The Jehlys rescued “Waya” at a year old in 2006 from a shelter in Leadville. She had been chained to a tree for her first year of life and was severely malnourished. Her original owner thought it would be neat to put a collar of fishing line with a turquoise stone around her neck. The man never removed it, and as Waya matured, the fishing line grew into her neck. Like Ghost, Waya is a timber wolf mix. “Kiowa,” a black phase timber wolf mix, was adopted in 2012. “Kalani,” an arctic tundra mix, was rescued from Canada, where he was part of a seizure of 84 dogs from an animal hoarder. Peggy got him at four months old in 2010. Poor diet had caused several fractures in his legs. Proper care, love, and patience have healed the animals and helped them to trust.

As pups, wolves are born blind and deaf and are small enough to hold in the palm of your hand. At eight weeks, their eyes open. They seem cute and appealing to raise, but their care and feeding is pretty intense, which is likely why many who try to make pets of them give up on the idea.

Wolves need four to eight pounds of meat per day, preferably deer, elk, or prime rib.

“They eat better than we do!” Peggy joked, but added that freezer-burned food was a good source. The wolves are also fond of mozzarella cheese treats.

There are other issues in raising wolves as pets. They will chew up furniture and can’t be potty trained.
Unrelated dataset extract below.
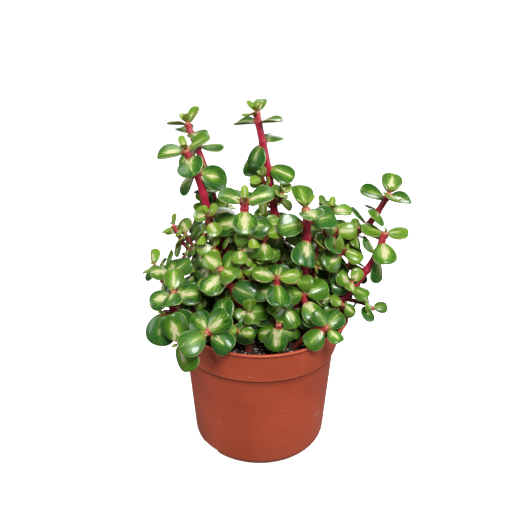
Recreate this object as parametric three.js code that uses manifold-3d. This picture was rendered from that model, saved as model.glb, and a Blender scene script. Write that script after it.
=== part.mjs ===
// Variegated elephant bush (Portulacaria afra) in a 12 cm nursery pot.
// Millimetres, +Z up, -Y to the front. The origin is the middle of the pot's underside.
import * as THREE from "three";
import { mergeVertices } from "three/addons/utils/BufferGeometryUtils.js";
import Module from "manifold-3d";

const wasm = await Module();
wasm.setup();

// ---------------------------------------------------------------- driving dimensions
// pot
const POT_HEIGHT = 100.8;
const RIM_RADIUS = 60.2; // outside of the lip
const LIP_HEIGHT = 2.2;
const LIP_STEP = 0.7; // how far the lip stands out from the collar
const COLLAR_HEIGHT = 21.7;
const COLLAR_FOOT_RADIUS = 58.4;
const BODY_TOP_RADIUS = 57.0;
const FOOT_RADIUS = 51.3; // the body's radius where it would meet the floor
const FOOT_ROUND = 8.5; // rounding between body and underside
const BEVEL = 0.4; // slope of the lip's and the collar's edges
const WALL = 1.4;
const RIM_WIDTH = 3; // lip and wall, seen from above
const RIM_BEND = 8; // how far the soft rim is bent out on one side
const BEND_ANGLE = 0; // the middle of that side, in degrees from +X
const BEND_SPREAD = 42; // and its reach to each side of there
const FLOOR = 2.2;
const INNER_STEP = [1, 2.2]; // heights of the inner step's two edges over the collar's foot
const POT_SIDES = 32;
const DRAIN_ANGLES = [-138, 42]; // degrees from +X
const DRAIN_WIDTH = 18;
const DRAIN_HEIGHT = 7; // from the underside
const DRAIN_CUT = [44, 56.3]; // from inside the wall to outside it

// potting mix
const SOIL_EDGE = 89.4; // height at the wall
const SOIL_CROWN = 91; // and in the middle
const FIT_GAP = 0.3; // clearance between pieces that touch
const ROOT_DEPTH = 20; // how far a stem stands in the mix

// stems
const SPAN_STEPS = 10; // points along each span of a stem's curve
const SAMPLE_STEP = 2.5; // spacing of the points that stand for a stem in the clearance test
const RING_STEP = 16; // spacing of a stem's rings
const STEM_SIDES = 5;
const SHOOT_SIDES = 4;
const ELBOW_REACH = 0.7; // a side shoot's bend: its share of the way out, and of the rise
const ELBOW_RISE = 0.35;
const SPROUT_TURN = [0, 60]; // ranges that a sprout's turn, reach and leaves are drawn from
const SPROUT_REACH = [15, 25];
const SPROUT_LEAF = [14, 17.5];
const SPROUT_OUT = 0.72; // its tip's distance out and up, of its reach
const SPROUT_UP = 0.85;
const SPROUT_ROOM = 6; // least distance from a sprout's middle to another stem's
const SPROUT_FREE = 6; // from here on it stays clear of other nodes
const SPROUT_BEND = 12; // and from here on of its own stem too

// leaves
const TIP_PAIR = 1.4; // distance of the first pair from the tip
const PAIR_RISES = [34, 8, -18, -30, -36, -40]; // a leaf's rise from the plane across its stem, tip down
const THIRD_GAP = [0.75, 0.9]; // distance between the second and third pairs, of the shoot's gap
const OTHER_GAPS = [0.9, 1.1];
const GROWTH = 0.45; // what each pair down leaves of the shortfall in size
const TURN_SPREAD = [-12, 12];
const RISE_SPREAD = [-10, 10];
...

“They’ll go anywhere,” Peggy affirmed. “One year, my tax accountant thought I had made a mistake when I listed over $600 in car wash bills. Unfortunately, it was no mistake!”

Peggy invited several children to join her in showing the roles wolves assume in a pack. One child was designated as the alpha, the highest ranking wolf. Another child was second in rank as the beta, followed by subordinates. The low one on the totem pole was the omega.

When the pack goes hunting, the alpha leads, Peggy said. “How do they communicate?” she asked. “They don’t bark.”

“They howl,” several quickly responded. The howling is meant to signal the pack how to divide up and work as a team to bring down a large animal, such as a bison. A bison weighs about a ton, so wolves must use their jaw power. Fifteen hundred pounds per square inch of pressure on the neck will bring that behemoth down.

When it’s time to eat, the alpha goes first, followed by the beta and the subordinates. If anything is left, the omega gets it. The omegas may not seem like VIP’s, but they play the vital part of taking the stress off the pack; when pack members are about to fight, they will take out their hostilities on the omega. In time, these bottom-ranked wolves may get tough and fight their way up in status.

Just before Dave brought Ghost in on his lead, Peggy cautioned the circled-up group, “Let him come to you. Be quiet and don’t scare him.” The children instantly clammed up and froze, eyes wide as Ghost chugged like a freight train around the sanctuary, investigating chairs, music equipment, and intriguing scents on the carpet. Finally, he noticed the crowd and drew near to be petted and “awwed” over. The kids thawed out, gently reaching out their hands to stroke Ghost’s soft fur and chuckling as he rolled on his back. He accepted mozzarella treats and even lapped water that one girl poured from a thermos into his bowl.

For the grand finale, Peggy had everyone practice their howling to see if Ghost would chime in. He looked around in mild surprise at the cacophony, then yawned and settled his chin on his paws.

Later, there was an opportunity to purchase some souvenirs to assist CWA in caring for the wolves. The thrilling session had lasted for over an hour. Finally, with regret, it was time to say good-bye to Ghost and the Jehlys. Everyone was left with a new knowledge, admiration, and respect for this awesome part of God’s creation.

The presentation was followed by a fall harvest party for the children, with lunch, games, candy, and prizes.